Stephen Belber’s new play We Are Among Us pries open the lid on what one of its characters describes as “a really fucked up situation.” In other words, the US involvement in Afghanistan.

It’s hard to write much about this play without spoiling some of the reveals that make it rewarding. Khadija (Nilanjana Bose) is a 22-year-old refugee from Afghanistan who lives in La Jolla, California, and works at Whole Foods. Both of her parents were victims of the violence brought by the US invasion of her country: her mother was accidentally killed by a US tank, and her father’s body was found in an unmarked grave a few weeks after enduring a brutal interrogation at the hands of US soldiers who suspected him of having allowed the Taliban to use his property as a base from which to launch a deadly mortar attack on American troops. One of those soldiers is now running for mayor of a major US city, and Shar (Jo Mei), a freelance reporter, is investigating whether the soldiers had tortured him to death and covered it up. She contacts Laura (Lisa Velten Smith), who had been stationed with those soldiers as a private contractor and overheard the interrogation, to dig into the matter; it’s clear that Laura knows more than she has previously admitted, and her refusal to talk about the incident piques the curiosity of her son Beau (Eric Wiegand), who starts doing some investigating of his own. Meanwhile, Laura’s conscience has been pricked enough that she visits Taylor (Kyle Haden), one of the soldiers and her former lover, to try to find out what really happened behind the closed doors of the interrogation room.

That’s the play’s set up, but as the truth about the fate of Khadija’s father’s death unspools, in both private conversation and public media, the situation doesn’t get resolved. Rather the opposite occurs: the moral quandaries become stickier, the gray areas get murkier, the difference between perpetrator and victim becomes harder and harder to distinguish, the lines between right and wrong get blurrier, in short: the entire situation becomes even more fucked up.

Under Adrienne Campbell-Holt’s direction, the ensemble presents the story with nuance and sensitivity. Bose, in particular, captures in her avoidance of eye contact with others the anguish and ambivalence her character feels over reliving the past – it’s an eloquent choice that not only signals her discomfort but also speaks to the vast cultural gulf she must traverse as an Afghan woman living in the US.

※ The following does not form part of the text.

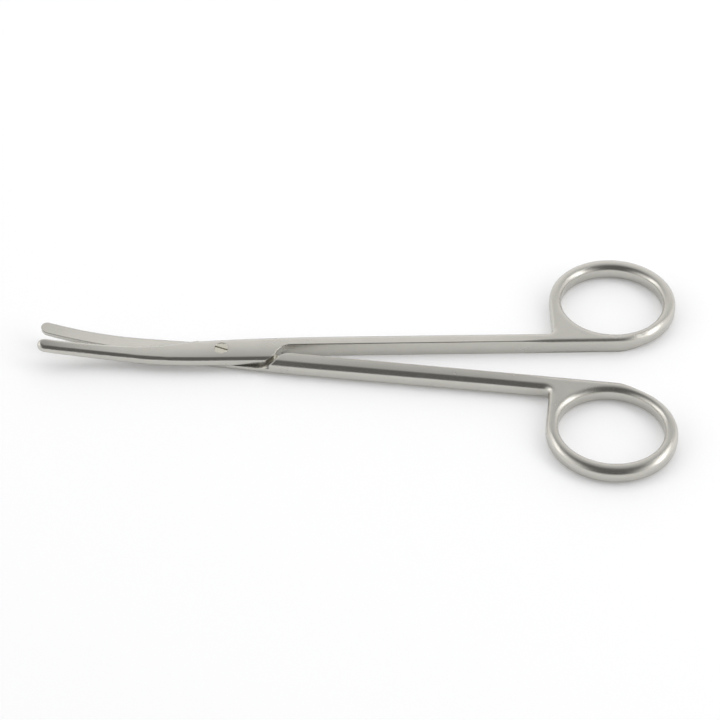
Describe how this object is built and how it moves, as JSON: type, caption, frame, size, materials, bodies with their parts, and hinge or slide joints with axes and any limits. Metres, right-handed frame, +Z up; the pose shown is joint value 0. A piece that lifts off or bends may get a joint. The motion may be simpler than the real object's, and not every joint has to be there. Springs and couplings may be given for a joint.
{
  "type": "dissecting scissors",
  "caption": "Curved, blunt-tipped dissecting scissors with ring handles and a flush slotted pivot screw.",
  "frame": {"origin": "the pivot screw's axis in the flat underside that the scissors lie on", "axes": "+Z up along the screw's axis, towards the slotted head and the side the blades curve to; +X from the screw towards the finger rings along the middle of the opening, so the tips point to -X; +Y towards the ring of the top half"},
  "size_m": [0.1436, 0.0668, 0.0067],
  "materials": {
    "forged_steel": "satin",
    "screw_steel": "satin"
  },
  "bodies": {
    "lower": {"bottom_half": "forged_steel", "pivot_screw": "screw_steel"},
    "upper": {"top_half": "forged_steel"}
  },
  "joints": [
    {"name": "pivot", "type": "hinge", "parent": "lower", "child": "upper", "pos_m": [0, 0, 0], "axis": [0, 0, 1], "range_deg": [-8.3, 120]}
  ]
}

The strength of this play lies in the way its moral complexity implicates everyone in its world in both good and bad – while all of its characters produce compelling arguments to justify their actions, none of them has clean hands. It takes a while for the play to build the foundation on which to show that strength, however, and the drama feels a bit flat and directionless until it reaches about the halfway point. That’s about the point at which Belber lands one of the play’s best scenes, in which the hyper-eloquent Taylor confronts Shar about the value and purpose of the muck she is attempting to rake up – it’s one of those scenes in which two characters are on polar opposite sides of an issue, and yet each is convincingly in the right.

From that moment on, any notion that we might be occupying a universe in which there are clearcut choices between right and wrong quickly recedes, and suddenly the odd angles of Narelle Sissons’ scenic design, combined with Andrew David Ostrowski’s lighting design, which transforms the color of the set seemingly at will, all start to make sense. Nothing is what it seems in Belber’s world of moral relativism, and much as we may wish for it, Belber bravely resists the temptation to provide a neat resolution to the conundrum he has concocted.